3. Put on the third pair of glasses: Notice people; this is the cultural lens, connecting you back thousands of years—since the origin of humans. If you are interested in gender dynamics, politics, religion, history, architecture, and clothing choices of the people you see—and the artists and writers who have preceded you in this place, you might view the world through this lens. (Now lower your arms, and “glasses” to refresh.)
4. Try on the fourth pair of glasses: Connect to your relatives; this is the familial lens, linking you back hundreds of years and continuing to the present day. You may have grandparents who walked here; parents whose ashes were spread at sea, picnics and boat trips on nearby islands. Some of us view the world from the lens of family. (Lower your arms and “glasses” to refresh.)
5. And, finally, experience the last pair of glasses - your personal lens. Now you are engaging decades of history, your life span. This view includes your education and training, beliefs and values, and the individual life experiences and memories that shape your perception of place: a first kiss by the dock, performance on the beach, or fight with a friend. Place is emotional, whether you are consciously aware of it or not. (Lower your arms, and “glasses,” and refresh.)
The problem with any lens (in binoculars, for example) is if it gets stuck, fixated on one view of the world, with no other possibilities.

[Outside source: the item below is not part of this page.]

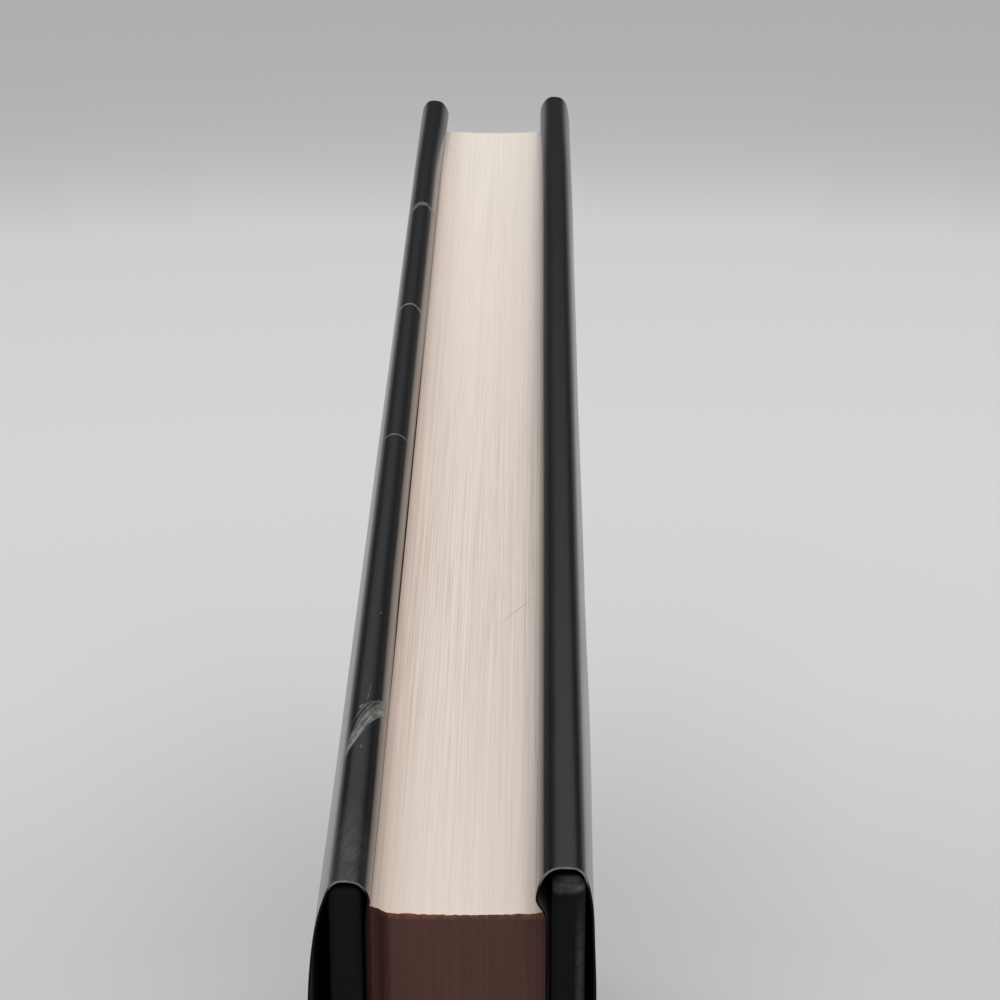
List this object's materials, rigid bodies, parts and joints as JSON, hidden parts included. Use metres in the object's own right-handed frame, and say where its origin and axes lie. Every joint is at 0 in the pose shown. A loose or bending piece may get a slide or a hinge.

Then all the rest of the perspectives are blurry or impossible to perceive.
The invitation is to look at various scenes during your day and scan through the lenses to be more inclusive. No two people perceive the same thing at the same moment. Changing lenses opens possibilities for communication and exchange.
-Dance your own dance, with awareness of sensory perception. Does changing lenses as you move broaden perceptual range?
Sensation is the language of the body, informing all our actions and interactions. It’s how we make “sense” of the world.